When I first started reading Ernest Hemingway, I was in Florida’s Downtown Disney for college break. During the day, I read manly adventures. At night, I drank vodka from a Gatorade bottle and beat the high score on the unparalleled ostrich-knight flying simulator that is 1982’s arcade sensation, “Joust.”
I was eighteen going on nineteen: the same age as Hemingway when he served in Italy during World War I as an ambulance driver. He arrived in 1918. A month into his tour, a trench mortar exploded in front of him. With over two hundred shrapnel wounds in his legs, Hemingway carried an injured comrade to safety through a maelstrom of machine gun fire.
It’s these kinds of experiences that grant him the authority to proclaim philosophies as if they were unassailable truths, as we see in this passage from Farewell to Arms (1929):
The world breaks everyone and afterward many are strong at the broken places. But those that will not break it kills. It kills the very good and the very gentle and the very brave impartially. If you are none of these you can be sure it will kill you too but there will be no special hurry.

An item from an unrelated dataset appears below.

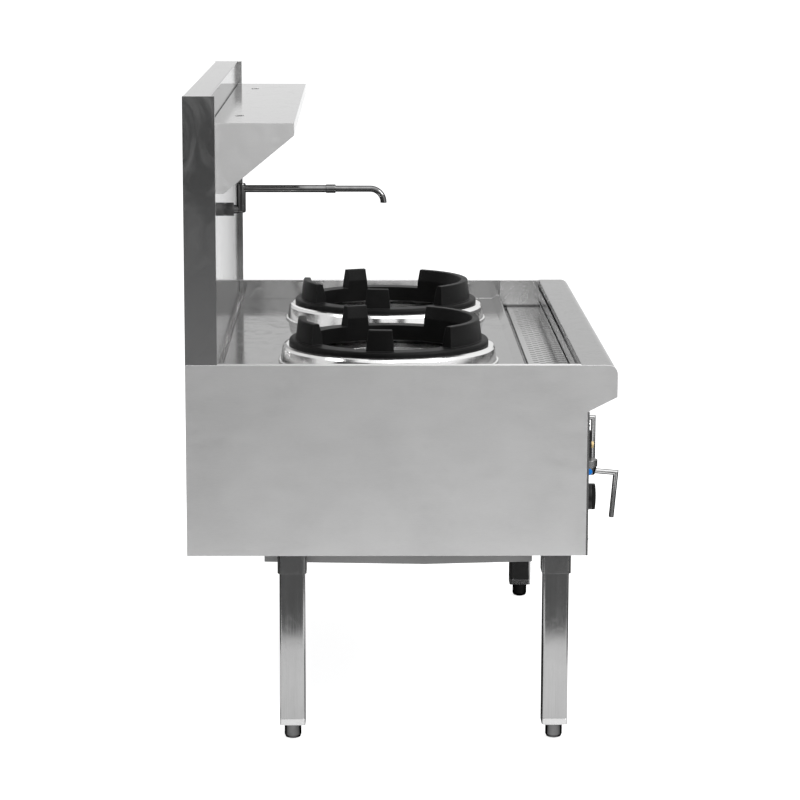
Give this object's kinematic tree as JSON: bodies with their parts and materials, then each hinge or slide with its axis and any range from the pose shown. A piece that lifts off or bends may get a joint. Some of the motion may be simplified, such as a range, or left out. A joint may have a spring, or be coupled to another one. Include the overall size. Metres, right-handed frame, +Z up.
{
  "type": "wok range",
  "caption": "Gas wok range: sunk steel worktop with cast wok rings, slotted front gutter, lever valves, high splashback with shelf and swing tap, on square legs with screw feet.",
  "frame": {"origin": "on the floor, under the middle of the range's overall width and depth", "axes": "+X to the cook's right along the length, +Y to the back, +Z up"},
  "size_m": [1.2, 0.88, 1.2225],
  "materials": {
    "panel_steel": "brushed along the length",
    "rail_steel": "brushed",
    "deck_steel": "near mirror",
    "splash_steel": "near mirror",
    "post_steel": "satin",
    "shelf_steel": "glossy",
    "shelf_end_steel": "satin",
    "gutter_steel": "satin",
    "strainer_steel": "satin",
    "collar_steel": "spun satin",
    "ring_iron": "rough matte",
    "well_lining": "rough matte",
    "head_iron": "rough matte",
    "jet_brass": "satin",
    "pilot_steel": "satin",
    "valve_chrome": "polished",
    "lever_chrome": "polished",
    "index_blue": "gloss",
    "valve_brass": "satin",
    "knob_black": "satin",
    "gas_pipe": "gloss paint",
    "screw_steel": "satin",
    "handle_black": "satin",
    "nut_brass": "satin",
    "copper_pipe": "satin copper",
    "drain_steel": "satin",
    "tap_chrome": "polished",
    "leg_steel": "satin",
    "socket_steel": "satin",
    "plug_steel": "cast, satin",
    "foot_steel": "satin",
    "rail_iron": "grey paint",
    "pan_steel": "satin"
  },
  "bodies": {
    "range_body": {"side_panel_left": "panel_steel", "side_panel_right": "panel_steel", "back_panel": "panel_steel", "front_rail": "rail_steel", "control_panel": "panel_steel", "deck": "deck_steel", "splash_panel": "splash_steel", "splash_end_left": "post_steel", "splash_end_right": "post_steel", "shelf_top": "shelf_steel", "shelf_end_left": "shelf_end_steel", "shelf_end_right": "shelf_end_steel", "gutter_trough": "gutter_steel", "burner_collar_left": "collar_steel", "burner_collar_right": "collar_steel", "combustion_well_left": "well_lining", "combustion_well_right": "well_lining", "burner_head_left": "head_iron", "burner_head_right": "head_iron", "burner_jets": "jet_brass", "pilot_burners": "pilot_steel", "lever_valve_left": "valve_chrome", "lever_valve_right": "valve_chrome", "pilot_valves": "valve_brass", "gas_manifold": "gas_pipe", "feed_pipes": "gas_pipe", "panel_screws": "screw_steel", "water_valve": "valve_brass", "water_pipes": "copper_pipe", "drain_pipe": "drain_steel", "tap_union": "tap_chrome", "tap_body": "tap_chrome", "tap_cap": "tap_chrome", "leg_front_left": "leg_steel", "leg_front_right": "leg_steel", "leg_back_left": "leg_steel", "leg_back_right": "leg_steel", "leg_sockets": "socket_steel", "leg_plugs": "plug_steel", "base_rails": "rail_iron", "under_pan": "pan_steel"},
    "lever_left_body": {"lever_left": "lever_chrome", "lever_index_left": "index_blue"},
    "lever_right_body": {"lever_right": "lever_chrome", "lever_index_right": "index_blue"},
    "knob_left_body": {"pilot_knob_left": "knob_black"},
    "knob_right_body": {"pilot_knob_right": "knob_black"},
    "water_handle_body": {"water_handle": "handle_black", "water_handle_nut": "nut_brass"},
    "spout_body": {"spout_arm": "tap_chrome", "spout_tip": "tap_chrome"},
    "ring_left_body": {"wok_ring_left": "ring_iron"},
    "ring_right_body": {"wok_ring_right": "ring_iron"},
    "strainer_body": {"strainer_plate": "strainer_steel"},
    "foot_front_left_body": {"foot_front_left": "foot_steel"},
    "foot_front_right_body": {"foot_front_right": "foot_steel"},
    "foot_back_left_body": {"foot_back_left": "foot_steel"},
    "foot_back_right_body": {"foot_back_right": "foot_steel"}
  },
  "joints": [
    {"name": "lever_left_turn", "type": "hinge", "parent": "range_body", "child": "lever_left_body", "pos_m": [-0.286, -0.376, 0.4655], "axis": [0, 0, 1], "range_deg": [0, 90]},
    {"name": "knob_left_turn", "type": "hinge", "parent": "range_body", "child": "knob_left_body", "pos_m": [-0.436, -0.36, 0.445], "axis": [0, 1, 0], "range_deg": [0, 180]},
    {"name": "ring_left_lift", "type": "slide", "parent": "range_body", "child": "ring_left_body", "axis": [0, 0, 1], "range_m": [0, 0.15]},
    {"name": "lever_right_turn", "type": "hinge", "parent": "range_body", "child": "lever_right_body", "pos_m": [0.286, -0.376, 0.4655], "axis": [0, 0, 1], "range_deg": [0, 90]},
    {"name": "knob_right_turn", "type": "hinge", "parent": "range_body", "child": "knob_right_body", "pos_m": [0.136, -0.36, 0.445], "axis": [0, 1, 0], "range_deg": [0, 180]},
    {"name": "ring_right_lift", "type": "slide", "parent": "range_body", "child": "ring_right_body", "axis": [0, 0, 1], "range_m": [0, 0.15]},
    {"name": "water_handle_turn", "type": "hinge", "parent": "range_body", "child": "water_handle_body", "pos_m": [-0.156, -0.389, 0.492], "axis": [0, 1, 0], "range_deg": [0, 90]},
    {"name": "spout_swing", "type": "hinge", "parent": "range_body", "child": "spout_body", "pos_m": [-0.286, 0.307, 1.0234], "axis": [0, 0, 1], "range_deg": [-90, 90]},
    {"name": "strainer_lift", "type": "slide", "parent": "range_body", "child": "strainer_body", "axis": [0, 0, 1], "range_m": [0, 0.1]},
    {"name": "foot_front_left_height", "type": "slide", "parent": "range_body", "child": "foot_front_left_body", "axis": [0, 0, -1], "range_m": [0, 0.025]},
    {"name": "foot_front_right_height", "type": "slide", "parent": "range_body", "child": "foot_front_right_body", "axis": [0, 0, -1], "range_m": [0, 0.025]},
    {"name": "foot_back_left_height", "type": "slide", "parent": "range_body", "child": "foot_back_left_body", "axis": [0, 0, -1], "range_m": [0, 0.025]},
    {"name": "foot_back_right_height", "type": "slide", "parent": "range_body", "child": "foot_back_right_body", "axis": [0, 0, -1], "range_m": [0, 0.025]}
  ]
}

Hemingway became an author of his own destiny for the rest of his life.
Much of the time, Hemingway could seem like he placed the utmost importance on masculine pastimes and adrenaline-fueled adventures not for the satisfaction of the lifestyle, but the spectacle of it. Manliness in the thirties and forties also helped sell books.
Hemingway’s legacy tangles interminably with the merciless, muscular, and misunderstood prose he produced. Forever after, it’s unclear whether Hemingway, in real life, was separate from his narrators or his characters. This is what gives us the macho portrait so perfectly captured in 2011’s Midnight in Paris.
In college, I considered myself a romantic. Hemingway’s work, so seemingly obsessed with action, made me think of him as less of a writer than his frenemy, F. Scott Fitzgerald. How could a writer like Hemingway truly savor and express the complexity of life with prose so pared, sentences so succinct, and a life lived so savagely unsentimental?
Modern readers receive Hemingway’s testosterone-fueled candor with inspirationally high levels of outrage. In a review of 2021’s documentary, Hemingway, The Daily Beast concludes him to be a “bullying, alcoholic racist.”
Ken Burns and Lynn Novick portray an insecure, vain, depressed, unfaithful, visionary modernist in PBS’s “Hemingway”, and reframe his complicated place in the literary canon.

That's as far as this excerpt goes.